Market force may put quality at forefront of all generics makers

The market may do what regulators around the world have been unable to achieve so far: It may make quality and consistent supply the focus for generics buyers over price. And that is a shift that is likely to favor big generic players like Teva Pharmaceutical Industries ($TEVA), Actavis ($ACT) and Mylan ($MYL) in the short term as they make up for Indian drugmakers whose products have been banned from the U.S. or Europe.

"When you talk to companies they will tell you that this was an industry that used to be about nothing but price," Gabelli & Co analyst Kevin Kendra tells Reuters. "Now the ability to supply the market and have a reliable supply, to be in good favor with the FDA, that's starting to mean something to customers."

Some doctors also have publicly expressed reservations about drugs made outside the U.S. as publicity has surfaced around FDA bans of Indian plants owned by Ranbaxy Laboratories and Wockhardt, among others. Pharmacy behemoths Walgreen ($WAG) and CVS Caremark ($CVS) declined to comment about whether they have adjusted buying strategies of late. A spokesman for ExpressScripts ($ESRX) sidestepped the India question but told Reuters the company is paying attention to individual situations concerning quality. "We have increased our surveillance throughout the supply chain," Express Scripts spokesman Brian Henry said.

Maxim Group analyst Jason Kolbert thinks Teva, with its vast geographic reach and huge product portfolio, can expect to benefit from the problems faced by Ranbaxy and some other Indian drugmakers like Sun Pharmaceuticals, which also had a plant banned by the FDA. When a company has a plant unable to supply the U.S. for 6 months or more, Teva and some of its peers are sure to pick up market share.
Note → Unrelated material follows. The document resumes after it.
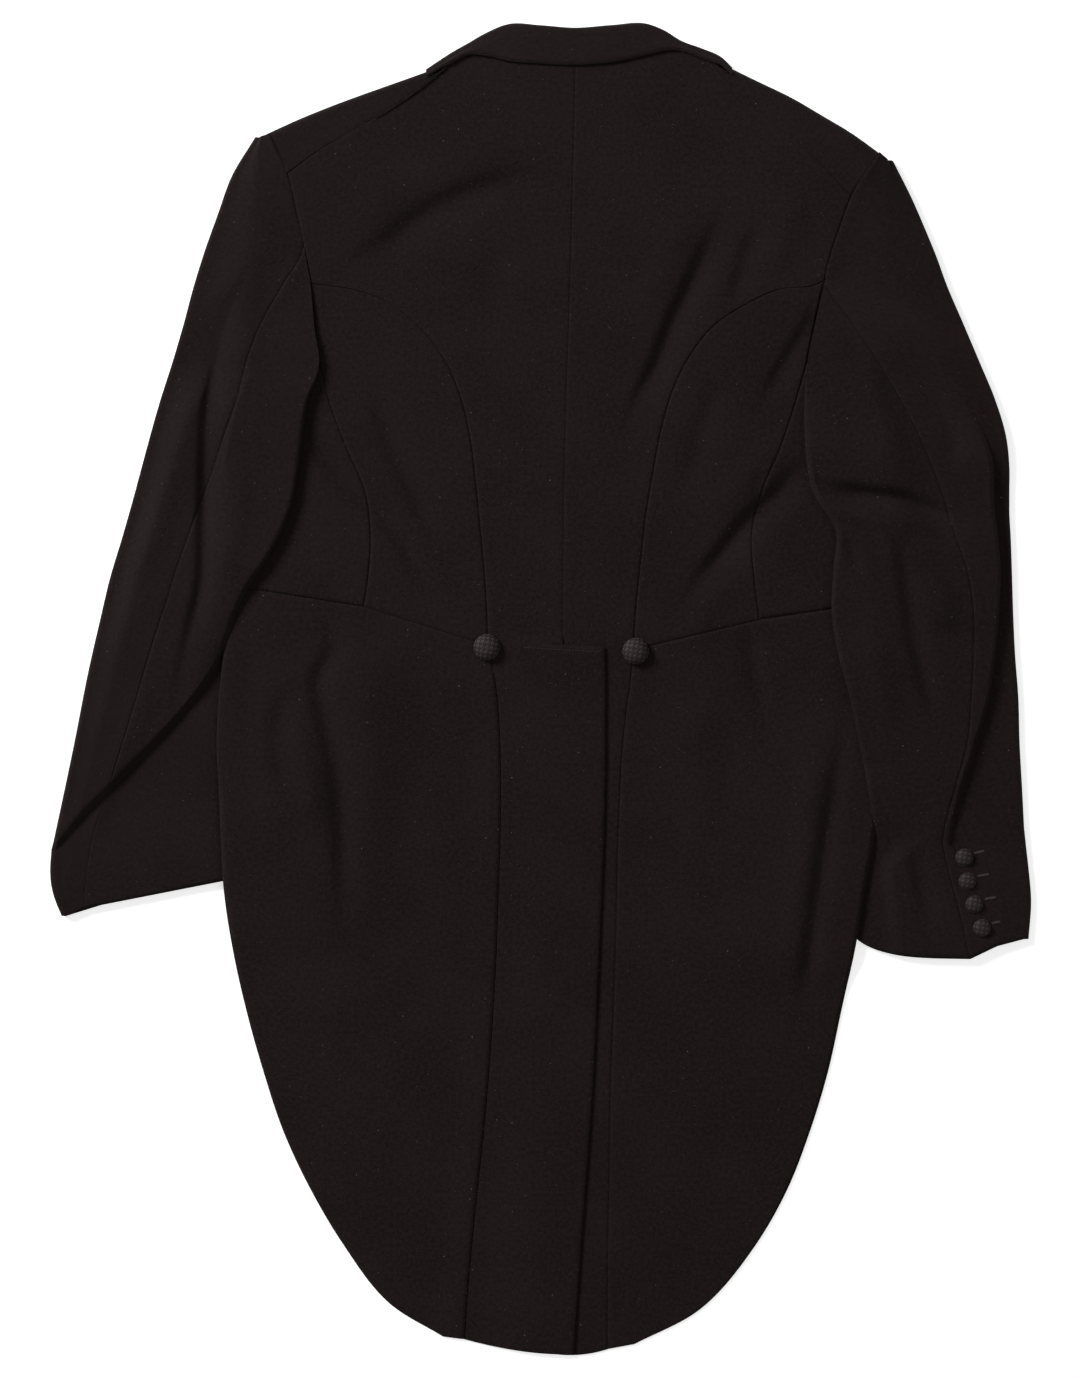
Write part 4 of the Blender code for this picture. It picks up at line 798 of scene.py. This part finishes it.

But Morningstar analyst Michael Waterhouse tells Reuters that buyers are savvy enough to separate companies like Ranbaxy, which has had regulatory problems for more than 5 years, from Indian drugmakers who have their acts together. And eventually, he said, even those drugmakers who have cut corners to get to the lowest price, have got to figure out that quality can't be an afterthought. "Ultimately you would think standards would be raised in India and they would still remain a formidable opponent," he said.